Philadelphia is also lucky to have a Mayor who supports these anti-hunger initiatives. The USDA, under President Bush’s administration, has scheduled the close of Philadelphia’s Universal Feeding Program. The program, around since 1991, has allowed for Universal School lunches in 200 of Philadelphia’s 280 school’s based on census information about the surrounding area’s income levels. This cuts down on both paperwork and stigma. Many important players, including Mayor Nutter, the Philadelphia School District, Senator Casey and anti-hunger advocates in Philadelphia are fighting this decision.
This, albeit lengthily, takes me to my main point.
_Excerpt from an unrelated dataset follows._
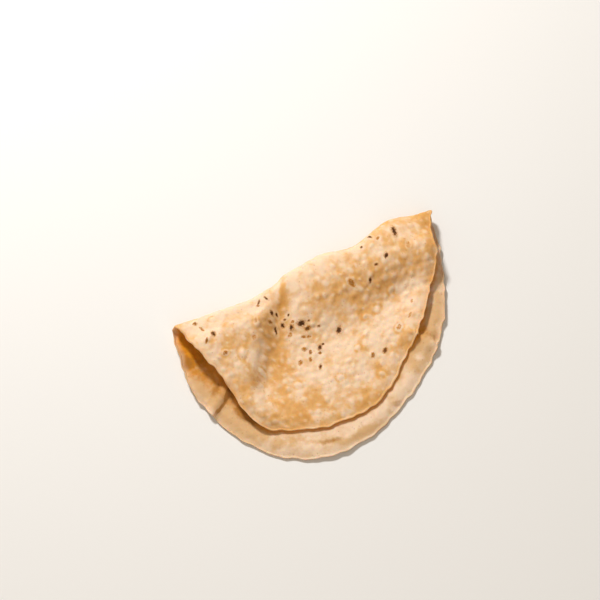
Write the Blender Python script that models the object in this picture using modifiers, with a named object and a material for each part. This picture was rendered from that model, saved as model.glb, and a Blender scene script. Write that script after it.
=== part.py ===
"""Chapati: one thin round wheat flatbread, folded over on itself, lying on its lower half.

The bread is rolled out as an uneven round sheet and folded across its middle. Flat, a point on it
is (u, v): u runs along the fold and v across it. Folded, v below the fold is the lower half, which
lies on the table, and v above it is the flap, which comes back over it. X runs along the fold, +Y
points to the fold and Z up, in metres.
"""

import math

import bmesh
import bpy
from mathutils import Vector

# Driving sizes of the flat bread.
THICKNESS = 0.0018
MEAN_RADIUS = 0.0900
SOFTENING = 0.0009  # rounding the cage draws its rim and crown in, so both are set out by this much
MIDDLE = (0.002, 0.004)  # of the rolled round, measured from the middle of the fold
# The hand-rolled outline: (waves round the rim, height as a share of the radius, place in degrees).
ROLLED_WAVES = ((1, 0.130, -131), (2, 0.079, 157), (3, 0.071, -10), (4, 0.011, 70), (6, 0.017, 47))
# Blunt corners and flats of the rim: (place and half width in degrees, height as a share of the radius).
RIM_BULGES = ((1, 6, 0.007), (13, 8, -0.063), (30, 9, -0.008), (70, 11, -0.024), (90, 11, 0.038),
              (110, 11, 0.020), (130, 11, 0.067), (150, 11, -0.007), (176, 7, -0.026), (-170, 9, -0.032))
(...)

The Greater Philadelphia Coalition Against Hunger has teamed up with The Food Trust, Philabundance, the SHARE Food Program, PCCY, the Philadelphia GROW Project, and the Health Promotion Council to create an anti-hunger policy platform. The platform, which gets a nod from both KYW and the Philadelphia Inquirer, calls for change on hunger issues from many different levels of government. Some of the asks include making the Universal School Feeding Program permanent, passing a strong Child Nutrition and WIC Reauthorization Bill in 2009, and increasing funding for the State Food Purchase Program.
Hopefully, with leadership on different levels who are willing to acknowledge the problem of hunger in America, these policy asks can be met and exceeded. I truly hope that President Obama’s pledge to end child hunger by 2015 happens.”